Part 3: Case Studies in State-of-the-Art Reasoning Models

The lecture dissects the training pipelines of several recent models that have achieved breakthrough performance using RLVR.

1. DeepSeek-R1: The Model that Ignited the Reasoning Race

DeepSeek-R1 was a landmark release that demonstrated performance exceeding top proprietary models on reasoning tasks, using an open and relatively simple RLVR recipe.

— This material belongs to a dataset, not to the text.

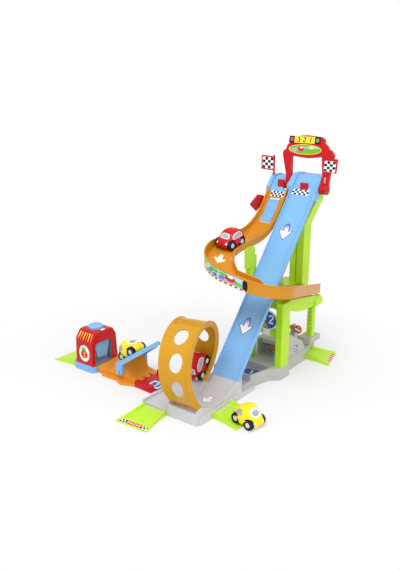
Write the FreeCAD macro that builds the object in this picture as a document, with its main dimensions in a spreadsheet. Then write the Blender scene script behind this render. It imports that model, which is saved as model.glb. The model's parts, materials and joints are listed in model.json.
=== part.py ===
"""Toy race tower: a steep two-lane slide, a banked spiral, a loop, a launcher and four little cars.

Millimetres. The origin is on the floor under the middle of the slide, where the front and rear base sections
meet; +X runs across the slide to the right, +Y towards the tower and +Z up.
"""

import FreeCAD, Part
import Sketcher
import os
import re
from math import atan, cos, degrees, radians, sin

V = FreeCAD.Vector

# Driving dimensions: alias, value, meaning
SIZES = [
    ("lane_width", 88, "outer width of the slide"),
    ("lane_pitch", 91, "from the slide's centre line to the left lane's"),
    ("skin", 3.5, "wall of the moulded tracks"),
    ("slide_angle", 49.72, "slope of the slide, degrees"),
    ("foot_y", -84, "lower end of the slide's rim"),
    ("foot_z", 56, "height of the slide's rim there"),
    ("rim_depth", 7.8, "slide floor below its rim, square to the slope"),
    ("track_depth", 12, "whole depth of the slide, square to the slope"),
    ("slide_length", 594, "length of the two slide sections along the slope"),
    ("platform_depth", 30, "depth of the start platform, square to the slope"),
    ("platform_top", 570, "height of the start platform"),
    ("platform_back", 405, "rear face of the start platform"),
    ("platform_left", -134, "left side of the start platform"),
    ("left_drop", 10, "left lane's top lies lower by this"),
    ("left_start", 322, "where the left lane leaves the platform"),
    ("median_left", -60, "left face of the strip between the lanes"),
    ("floor_top", 13.5, "height of the lane floors on the base"),
    ("base_right", 53, "right side of the base"),
    ("base_left", -139, "left side of the base"),
    ("base_lip", 15.4, "how far the base reaches in front of the loop's seat"),
    ("kerb_wall", 4, "thickness of the base's kerbs"),
    ("runout_radius", 106, "curve from the slide to the flat"),
    ("loop_y", -182, "centre of the loop"),
    ("loop_radius", 114.5, "outer radius of the loop"),
    ("loop_width", 84, "width of the loop band"),
    ("loop_flange", 13, "height of the loop's inner flanges"),
    ("loop_start_x", 3, "middle of the loop band where it begins"),
    ("loop_seat", 40, "angle up from the bottom where the loop sits on the base"),
    ("deck_z", 213, "underside of the upper deck"),
    ("deck_height", 12, "thickness of the upper deck"),
    ("rear_top", 38, "top of the rear base"),
    ("post_left", -66, "left face of the left post"),
    ("column_right", 74, "right face of the front column"),
    ("column_left", 50, "left face of the front column"),
    ("column_front", 98, "front face of the front column"),
    ("column_back", 142, "back face of the front column"),
    ("beam_right", 66, "right face of the side beam"),
    ("tower_left", -46, "left face of the tower column"),
    ("tower_right", 1, "right face of the tower column"),
    ("tower_front", 335, "front face of the tower column"),
    ("tower_back", 379, "back face of the tower column"),
    ("pivot_y", 346, "axis of the start arch"),
    ("pivot_z", 530, "height of the start arch's axis"),
    ("arch_lean", 9, "backward lean of the start arch, degrees"),
    ("arch_thick", 12, "thickness of the start arch"),
    ("shaft_radius", 3.5, "start arch's shaft"),
    ("running_gap", 0.05, "clearance of a shaft in its bore"),
    ("launcher_left", -481, "left end of the launcher"),
    ("launcher_right", -393, "right end of the launcher"),
    ("launcher_front", -208, "front of the launcher"),
    ("launcher_back", -101, "back of the launcher"),
    ("launcher_top", 126, "top of the launcher's housing"),
    ("launcher_opening", 93, "top of the opening in the housing"),
    ("button_radius", 23, "radius of the launch button"),
    ("button_height", 16, "height of the launch button's cap"),
    ("button_stem_radius", 6, "radius of its stem"),
    ("button_spring_length", 12.3, "length of its spring at rest"),
    ("bridge_x", -292, "axis of the tipping bridge"),
    ("bridge_z", 31, "height of that axis"),
    ("bridge_angle", 33.6, "slope of the tipping bridge, degrees"),
    ("bridge_front", -201, "front side of the tipping bridge"),
    ("bridge_back", -91, "back side of the tipping bridge"),
    ("bridge_length", 193, "length of the tipping bridge's near rail"),
    ("deck_length", 76, "length of its deck and its far rail"),
    ("ramp_width", 88, "width of a floor ramp where it joins"),
    ("ramp_flare", 105, "width of a floor ramp at its tip"),
    ("ramp_length", 100, "length of a floor ramp"),
    ("car_length", 78, "length of a toy car"),
    ("car_width", 52, "width of a toy car's shell"),
    ("wheel_radius", 14.5, "radius of a car's wheel"),
    ("wheel_width", 12, "width of a car's wheel"),
    ("wheel_base", 42, "distance between a car's axles"),
    ("axle_radius", 2, "radius of the thin axles"),
    ("seat_gap", 0.3, "gap under a loose piece"),
]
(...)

Algorithm: The core is GRPO.
The Pipeline (Multi-stage Training):
1. Reasoning SFT: The DeepSeek-V3 base model is first fine-tuned on a small amount of high-quality, long Chain-of-Thought (CoT) data. This "cold start" phase gives the model a strong initial reasoning ability and stabilizes the subsequent RL phase.
2. Reasoning RL (GRPO): The SFT model is then optimized with GRPO. The reward is a binary signal for correctness on math and coding problems, plus a small penalty for language inconsistency in the CoT.
3. General SFT/RLHF: After the reasoning is enhanced, the model undergoes a final alignment stage using standard SFT and RLHF on a general instruction-following dataset to ensure it remains a capable all-around assistant.
Key Finding (Distillation): The reasoning capability learned through this intensive RLVR process can be effectively distilled into other pre-trained models. By using R1 to generate 800k high-quality CoT solutions and then fine-tuning models like Qwen and Llama on this synthetic data, their reasoning performance was dramatically improved.

2. Kimi K1.5: A Parallel Path to Excellence

Released contemporaneously with R1, Kimi K1.5 also achieved top-tier reasoning performance using a distinct but conceptually similar RLVR approach.

Data Curation: A key innovation was in data selection. They used a model-based difficulty filter, keeping only problems that a strong SFT model failed on a "best-of-8" sampling basis. This focuses the RL training on the most challenging and informative problems.
RL Algorithm: They developed a custom policy-gradient algorithm inspired by DPO, using a squared-error loss and a reference-based reward model.
Length Control: To encourage more concise reasoning, they introduced an explicit length penalty into the reward function, incentivizing shorter CoTs for correct answers.
Advanced RL Infrastructure: Kimi's technical report details a sophisticated hybrid deployment framework using Megatron for training and vLLM for fast, parallelized rollouts, highlighting the critical systems engineering required for efficient RL at scale.

3. Qwen3: Low-Data RLVR and Controllable Reasoning

The Qwen3 model demonstrates that significant reasoning improvements can be achieved with a surprisingly small amount of RL data.

The Playbook: Qwen3 follows the now-standard recipe: difficulty filtering of data, a long-CoT SFT "cold start," and then RLVR with GRPO on only ~4,000 carefully selected examples.
Thinking Mode Fusion: A novel technique to make the model's reasoning process controllable. They train the model on a mix of data with <think> and <no_think> tags. This allows the user at inference time to specify a "thinking budget" (e.g., max number of CoT tokens), after which the model is forced to conclude its reasoning and provide a final answer. This provides a direct trade-off between performance and latency.

Conclusion: The Future is Verifiable

RLVR represents a significant paradigm shift in how we align and enhance language models. By moving from noisy, subjective human preferences to clean, verifiable, and scalable reward signals, it unlocks a new phase of capability development, particularly in formal domains like math, science, and programming. The success of models like R1 and Kimi demonstrates that intensive optimization on verifiable tasks is a powerful method for eliciting and sharpening the latent reasoning abilities learned during pre-training. While RLHF remains essential for general helpfulness and safety, RLVR is proving to be the key to pushing the frontier of what these models can achieve in complex, logical domains.